◆ MATERIAL SHOWN
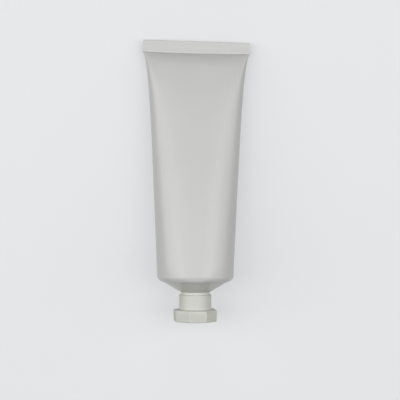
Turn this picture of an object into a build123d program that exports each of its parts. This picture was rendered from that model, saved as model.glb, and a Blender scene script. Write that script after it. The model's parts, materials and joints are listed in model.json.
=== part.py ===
"""Squeeze tube of hand cream, lying on its back, in millimetres.

A round thin-walled plastic sleeve is pressed flat and welded shut at one end. At the other
it is turned in over a moulded head, with a sloping shoulder and a nozzle neck. A cap with an
eight-sided foot screws on the neck, and a soft liner disc in it seals the nozzle's lip.

The pieces are drawn about the tube's own axis, which is Y: the seal is towards +Y, the cap
towards -Y and the front faces +Z, with Y = 0 where the round sleeve meets the shoulder's
corner. A reach is a place along that axis. place() then lays the tube on its back: the
shoulder's corner and the soft back touch the floor at Z = 0, and the cap is a little raised.
Last, the whole tube is moved so that the middle of its footprint is over the origin.
"""
import os
from math import atan, cos, degrees, exp, pi, radians, sin, sqrt, tan, tanh

from build123d import *

# Sleeve
sleeve_diameter = 35.0
sleeve_length = 101.8
sleeve_wall = 0.5
corner_radius = 2.8
corner_start = 0.3
corner_turn = 67.0
corner_spare = 8.0

# How the sleeve opens from the seal: its sides draw in and its faces swell out
side_flare = 2.05
side_flare_length = 11.9
edge_flare = 0.7
edge_flare_length = 0.9
belly = 4.4
belly_length = 5.0
crease = 0.7
crease_length = 1.2

# The flattened band down the front and back, as half widths
seal_flat = 20.2
seal_flat_length = 31.0
lower_flat = 3.7
lower_flat_fade = 3.0
flat_softness = 0.32

# Seal band
seal_width = 49.7
seal_height = 5.1
seal_thickness = 0.9
seal_spread = 0.12
seal_step = 0.1
seal_narrowing = 0.35
seal_skew = 1.2
trim_skew = 1.9

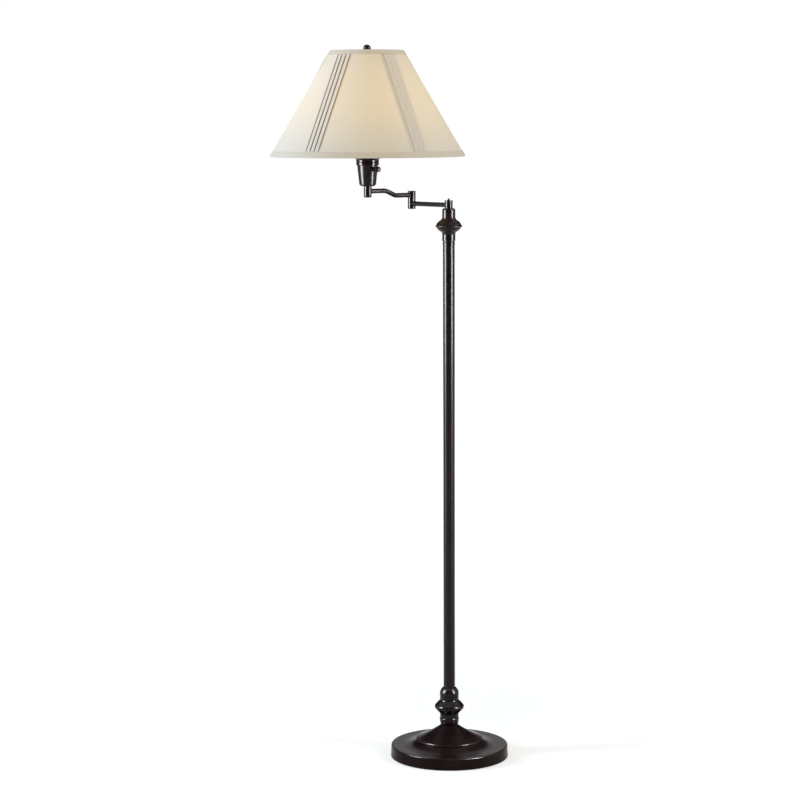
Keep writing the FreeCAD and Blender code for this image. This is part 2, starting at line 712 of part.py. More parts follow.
def elbow_pin():
    """A hollow pin with a head inside the lower sleeve and a journal through the upper one."""
    web_foot = elbow_seam - WEB_THICKNESS
    head = tube(LOCK_NUT_RADIUS, POST_BORE, web_foot - POST_HEAD_HEIGHT, web_foot)
    journal = tube(POST_RADIUS, POST_BORE, web_foot, elbow_upper_foot + nut_stack)
    return joined([head, journal])


def stem_end_cap():
    """The beaded cap under the socket stem, drawn with its plug upwards."""
    bead = STEM_CAP_HEIGHT / 2
    groove = STEM_CAP_HEIGHT - STEM_CAP_GROOVE
    nose = SLEEVE_RADIUS - STEM_CAP_NOSE_RADIUS
    neck = SLEEVE_RADIUS - STEM_CAP_NECK_RADIUS
    return turned(
        (0, 0),
        (STEM_CAP_NOSE_RADIUS, 0),
        ((SLEEVE_RADIUS - nose / 4, bead / 3), (SLEEVE_RADIUS, bead)),
        ((SLEEVE_RADIUS - neck / 4, (bead + groove) / 2), (STEM_CAP_NECK_RADIUS, groove)),
        (STEM_CAP_NECK_RADIUS, STEM_CAP_HEIGHT),
        (SLEEVE_BORE - PLUG_GAP, STEM_CAP_HEIGHT),
        (SLEEVE_BORE - PLUG_GAP, STEM_CAP_HEIGHT + PLUG_DEPTH),
        (0, STEM_CAP_HEIGHT + PLUG_DEPTH),
    )


# ---------------------------------------------------------------- arms


def coped(arm, length, height_at_end):
    """An arm with both ends cut to the sleeves that it is brazed to."""
    reach = ARM_TUBE_RADIUS * 3
    cutter = SLEEVE_RADIUS + BRAZE_GAP
    arm = arm.cut(rod(cutter, -reach, reach))
    return arm.cut(placed(rod(cutter, height_at_end - reach, height_at_end + reach), (length, 0)))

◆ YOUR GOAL
Print the records above verbatim from their first line to the line containing "trim_skew = 1.9", both included, and stop there.

◆ SOLUTION
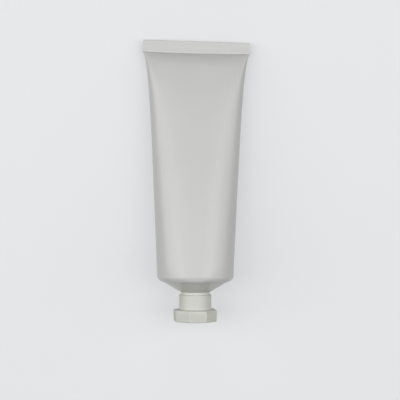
Turn this picture of an object into a build123d program that exports each of its parts. This picture was rendered from that model, saved as model.glb, and a Blender scene script. Write that script after it. The model's parts, materials and joints are listed in model.json.
=== part.py ===
"""Squeeze tube of hand cream, lying on its back, in millimetres.

A round thin-walled plastic sleeve is pressed flat and welded shut at one end. At the other
it is turned in over a moulded head, with a sloping shoulder and a nozzle neck. A cap with an
eight-sided foot screws on the neck, and a soft liner disc in it seals the nozzle's lip.

The pieces are drawn about the tube's own axis, which is Y: the seal is towards +Y, the cap
towards -Y and the front faces +Z, with Y = 0 where the round sleeve meets the shoulder's
corner. A reach is a place along that axis. place() then lays the tube on its back: the
shoulder's corner and the soft back touch the floor at Z = 0, and the cap is a little raised.
Last, the whole tube is moved so that the middle of its footprint is over the origin.
"""
import os
from math import atan, cos, degrees, exp, pi, radians, sin, sqrt, tan, tanh

from build123d import *

# Sleeve
sleeve_diameter = 35.0
sleeve_length = 101.8
sleeve_wall = 0.5
corner_radius = 2.8
corner_start = 0.3
corner_turn = 67.0
corner_spare = 8.0

# How the sleeve opens from the seal: its sides draw in and its faces swell out
side_flare = 2.05
side_flare_length = 11.9
edge_flare = 0.7
edge_flare_length = 0.9
belly = 4.4
belly_length = 5.0
crease = 0.7
crease_length = 1.2

# The flattened band down the front and back, as half widths
seal_flat = 20.2
seal_flat_length = 31.0
lower_flat = 3.7
lower_flat_fade = 3.0
flat_softness = 0.32

# Seal band
seal_width = 49.7
seal_height = 5.1
seal_thickness = 0.9
seal_spread = 0.12
seal_step = 0.1
seal_narrowing = 0.35
seal_skew = 1.2
trim_skew = 1.9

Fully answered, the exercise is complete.